Crowe looked at Tripp and said drily, “A little knowledge is a dangerous thing.”
“Is any of this really relevant?” asked Tripp.
Frost flushed. “Yeah. And if you’d just listen, maybe you’d learn something.”
Jane glanced at her partner in surprise. Rarely did Frost show irritation, and she hadn’t expected him to do so over the subject of sphagnum moss.
Zucker said, “Please continue, Detective Frost. I’d like to know exactly what makes a bog ombrogenous.”
Frost took a breath and straightened in his chair. “It refers to the source of water. Ombrogenous means it doesn’t get any water from streams or underground currents. Which means it gets no added oxygen or nutrients. It’s entirely rain-fed and stagnant, and that makes it superacidic. All the characteristics that make it a true bog.”

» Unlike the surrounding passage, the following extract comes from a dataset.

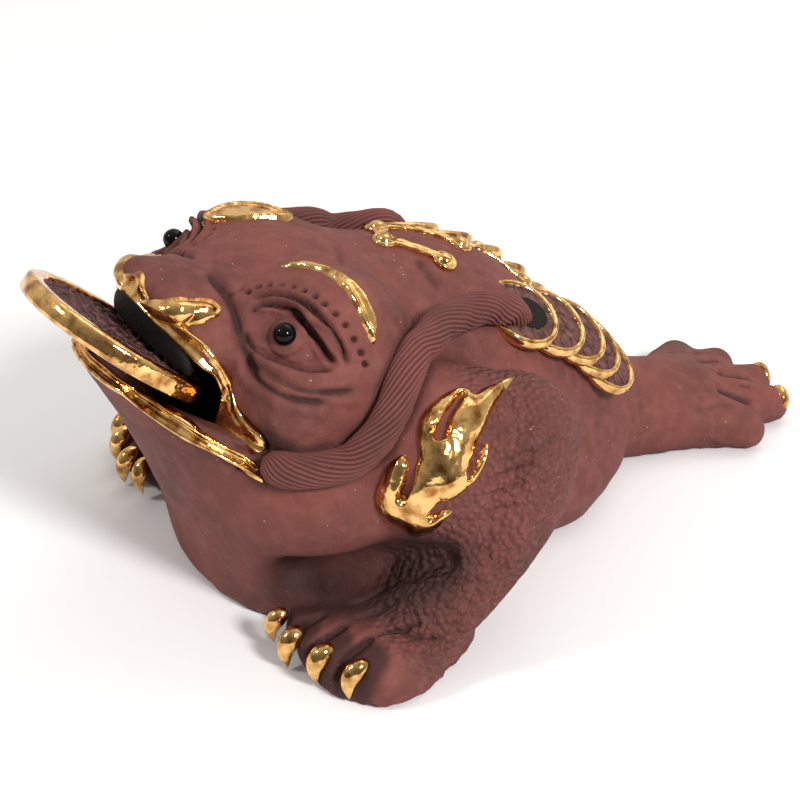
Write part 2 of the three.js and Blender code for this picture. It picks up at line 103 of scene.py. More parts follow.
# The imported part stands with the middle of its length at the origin
SHIFT = 1000 * (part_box("mouth_coin")[0][1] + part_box("mouth_coin")[1][1]) / 2 - COIN.origin[1]


def place(points):
    """Drawn millimetres as metres in the frame."""
    return (np.asarray(points, float) + (0, SHIFT, 0)) * MM


def smooth_line(points, per_step, closed=False):
    """A smooth line through points of any dimension."""
    p = np.asarray(points, float)
    if closed:
        p = np.concatenate([p[-1:], p, p[:2]])
    else:
        p = np.concatenate([2 * p[:1] - p[1:2], p, 2 * p[-1:] - p[-2:-1]])
    t = np.linspace(0, 1, per_step, endpoint=False)[:, None]
    runs = []
    for a, b, c, d in zip(p[:-3], p[1:-2], p[2:-1], p[3:]):
        runs.append(b + 0.5 * t * (c - a) + t * t * (a - 2.5 * b + 2 * c - 0.5 * d)
                    + t ** 3 * (1.5 * (b - c) + 0.5 * (d - a)))
    if not closed:
        runs.append(p[-2:-1])
    return np.concatenate(runs)


def even_line(points, step):
    """The same line with its points a step apart."""
    p = np.asarray(points, float)
    run = np.concatenate([[0], np.cumsum(np.linalg.norm(np.diff(p, axis=0), axis=1))])
    s = np.linspace(0, run[-1], max(2, int(round(run[-1] / step)) + 1))
    return np.stack([np.interp(s, run, p[:, m]) for m in range(p.shape[1])], axis=1)


def reach(points, line):
    """Distance from each point to a line, and how far along it the nearest place is, 0 to 1."""
    line = np.asarray(line, float)
    run = np.concatenate([[0], np.cumsum(np.linalg.norm(np.diff(line, axis=0), axis=1))])
    best = np.full(len(points), 1e9)
    along = np.zeros(len(points))
    for a, b, start in zip(line[:-1], line[1:], run):
        step = b - a
        t = np.clip((points - a) @ step / max(step @ step, 1e-12), 0, 1)
        d = np.linalg.norm(points - a - t[:, None] * step, axis=1)
        nearer = d < best
        best[nearer] = d[nearer]
        along[nearer] = (start + t[nearer] * np.linalg.norm(step)) / run[-1]
    return best, along


def ramp(v, low, high):
    """A soft step from 0 at low to 1 at high."""
    t = np.clip((v - low) / (high - low), 0, 1)
    return t * t * (3 - 2 * t)


def rough(points, size, seed):
    """Soft random swing of -1 to 1 with humps of a size in millimetres."""
    shift = Vector((seed, 1.7 * seed, -seed))
    return np.array([noise.noise(Vector(p) / size + shift) for p in np.asarray(points)])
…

“So it isn’t just any wet place.”
“No. It has to be fed only by rainwater. Otherwise they’d call it a fen or a marsh.”
“How is this important?”
“Only real bogs have the conditions you need to preserve bodies. We’re talking about a specific kind of wetland.”
“And would that limit where this body was preserved?”
Frost nodded. “The Northeast has thousands of acres of wetland, but only a small fraction of them are true bogs. They’re found in the Adirondacks, in Vermont, and in northern and coastal Maine.”